Le Quatuor Michelangelo, constitué en 2002 par Mihaela Martin, Stephan Picard, Nobuko Imaï et Frans Helmerson, est un peu chez lui à Prades, à l’image d’un autre ensemble qui a choisi de rendre hommage à un peintre, le Quatuor Turner, lié quant à lui aux Académies musicales de Saintes. Il est d’ailleurs amusant de relever que Nobuko Imaï a longtemps été l'altiste du Quatuor... Vermeer.
Les musiciens avaient sélectionné trois œuvres des XVIIIe, XIXe et XXe siècles: des «grands quatuors», certes, conformément au titre donné à ce concert, mais, au-delà, autant de moments essentiels dans la vie de leurs auteurs.
C’est évidemment le cas du Dix-neuvième quatuor «Les Dissonances» (1785), dernier de la série de six que Mozart dédia à Haydn. Fort d’une exceptionnelle perfection instrumentale, le Quatuor Michelangelo n’en livre pas pour autant une vision purement narcissique ou apollinienne: musclée, à la fois mobile et charpentée, sans le moindre soupçon de maniérisme, l’interprétation, regardant résolument vers l’avant (un Menuet déjà schubertien), magnifie la pureté de la construction tout en soulignant, par des attaques précises et tranchantes, l’âpreté et les conflits qui émaillent le discours.
Qu’il ait été écrit, selon la version «officielle», après une visite de Dresde, ville meurtrie par la fin de la Seconde Guerre mondiale, ou qu’il ait présenté pour Chostakovitch un caractère plus autobiographique - ce dont témoignent l’omniprésence de sa «signature» musicale (la traduction de ses initiales par le biais du système allemand de notation en lettres) ou les citations de ses propres compositions - le Huitième quatuor (1960) correspond lui aussi à un instant important dans la vie de son créateur. Riche de sonorités contrastées, la prestation techniquement époustouflante du Quatuor Michelangelo s’illustre plus particulièrement dans un Allegro d’une impressionnante férocité.
Debussy a entrepris son unique Quatuor (1893) à l’âge où Mozart achevait son Dix-neuvième quatuor, mais la problématique en est naturellement différente, puisqu’il s’agit ici d’une partition charnière, peut-être la première de sa maturité, dans laquelle coexistent récapitulation de l’acquis et perspectives d’avenir. Jouant d’une vaste palette de couleurs, depuis la robustesse jusqu’à la transparence, le Quatuor Michelangelo fait à nouveau preuve d’une impeccable cohésion et délivre un superbe travail sur le son. Plutôt que de tenter de donner une cohérence aux diverses influences qui traversent les quatre mouvements, il en fait un brillant kaléidoscope, animé par une jeunesse fougueuse et passionnée.

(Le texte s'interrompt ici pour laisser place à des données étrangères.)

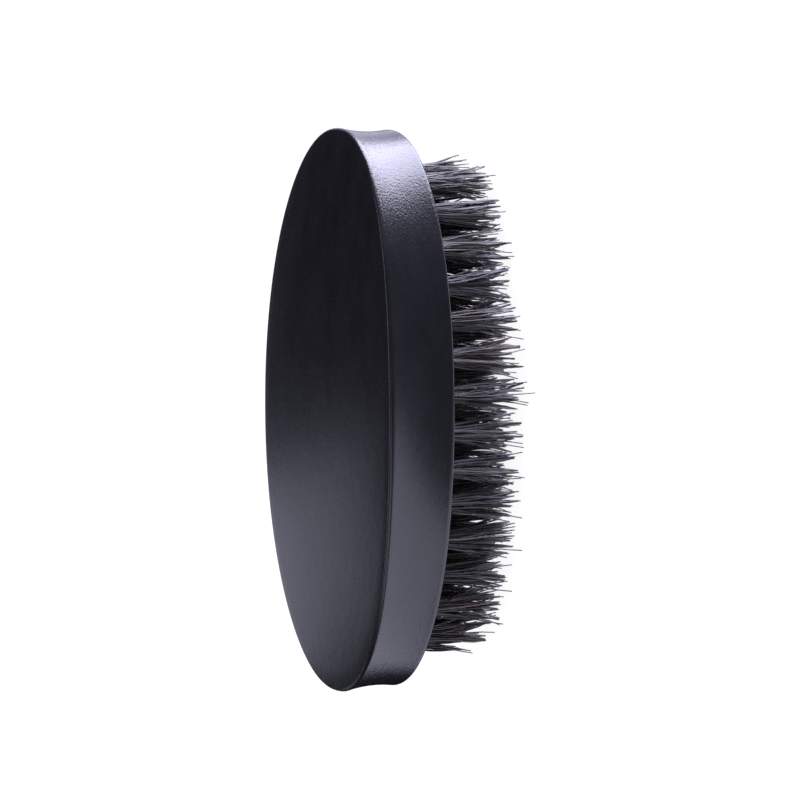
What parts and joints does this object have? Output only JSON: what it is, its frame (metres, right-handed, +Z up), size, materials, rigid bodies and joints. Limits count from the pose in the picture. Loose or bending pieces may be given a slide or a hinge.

Si le précieux objet debussyste n’est pas nécessairement habitué à un tel traitement, force est de constater qu’il résiste plutôt bien à l’expérience.
En bis, le souci constant de la mise en place fait merveille dans la délicate - à tous les sens du terme - Sérénade (italienne) (1887) de Wolf: un «petit» quatuor qui offre une respiration bienvenue après ces trois «grands», mais qui ne doit pas faire oublier que le compositeur autrichien possède à son actif un magnifique et imposant Quatuor en ré mineur que l’on aimerait entendre plus souvent.